Yup, I agree with all of that
. I didn't mean to argue for superceding WinQuake's behaviour, but rather, the code snippet I posted will (even if compiled with SSE) produce the same results as stock 1997 WinQuake, at least on this test case.
Baker wrote:What compiler did you use? I would guess Visual Studio 20xx, or are the cross-compile tools for MinGW on Linux workable for 64-bit Windows now?
Yeah, VS2013, and also Clang on OS X.
Baker wrote:
I know you are putting this as a 32-bit vs. 64 bit difference. But I suspect something else could in play here.
You would think that the way two IEEE 754 floating point 32 numbers are multiplied in asm would be the same regardless of source code. If you see what I am suggesting. The instructions produced must be different.

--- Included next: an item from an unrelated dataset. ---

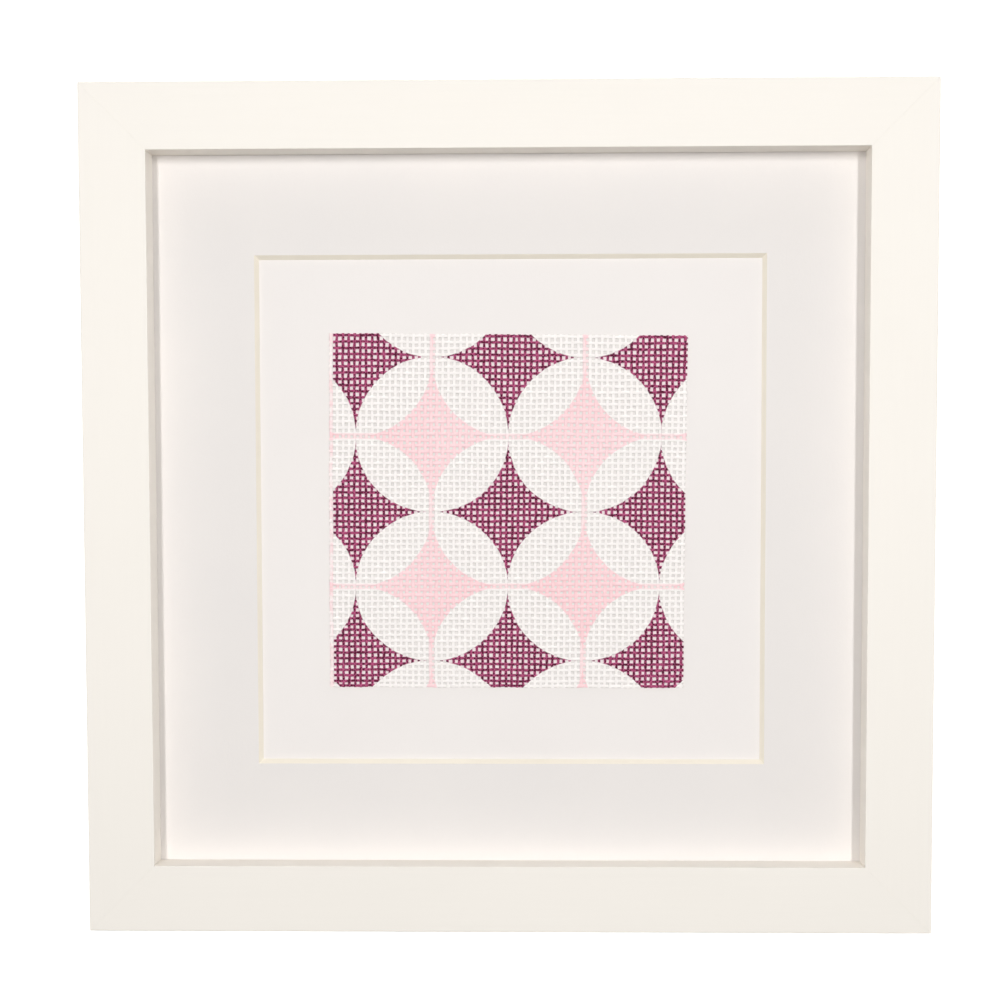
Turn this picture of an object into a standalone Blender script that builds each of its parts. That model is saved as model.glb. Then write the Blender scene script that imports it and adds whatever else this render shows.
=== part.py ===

Well not exactly 32-bit vs 64-bit, but I'm pretty sure it's x87 vs SSE.
I admit I didn't spend much time investigating this case, but I did on the lightmapping issue with mfx's map. Found the link where I wrote up more of an explanation of that one, maybe it'd be worth reposting here with some more details filled in:
http://sourceforge.net/p/quakespasm/patches/15/
Both cases involve dot products like:
Code: Select all
float a,b,c,d,e,f,g;
float result = (a*b + c*d + e*f);
This happens a fair bit in quake. With the original executables (x87 floating point) the expression (a*b + c*d + e*f) is computed at 80-bit precision, and only then is the result rounded down to 32-bits.
AFAIK, c99 specifies that the compiler can compile the above like this:
Code: Select all
float a,b,c,d,e,f,g;
float temp1 = (a*b);
float temp2 = (c*d);
float temp3 = (e*f);
float result = temp1 + temp2 + temp3;
And I think this is what you get with SSE2 - since the rounding errors add up, the result will be accurate to less than 32 bits.
When you add the casts to double, it forces the compiler not to round the intermediate values down to 32-bits, but keep them at 64 bits, so that's why that helps match the results obtained from the original quake executables.
There's also some info on wikipedia about this:
http://en.wikipedia.org/wiki/SSE2#Diffe ... U_and_SSE2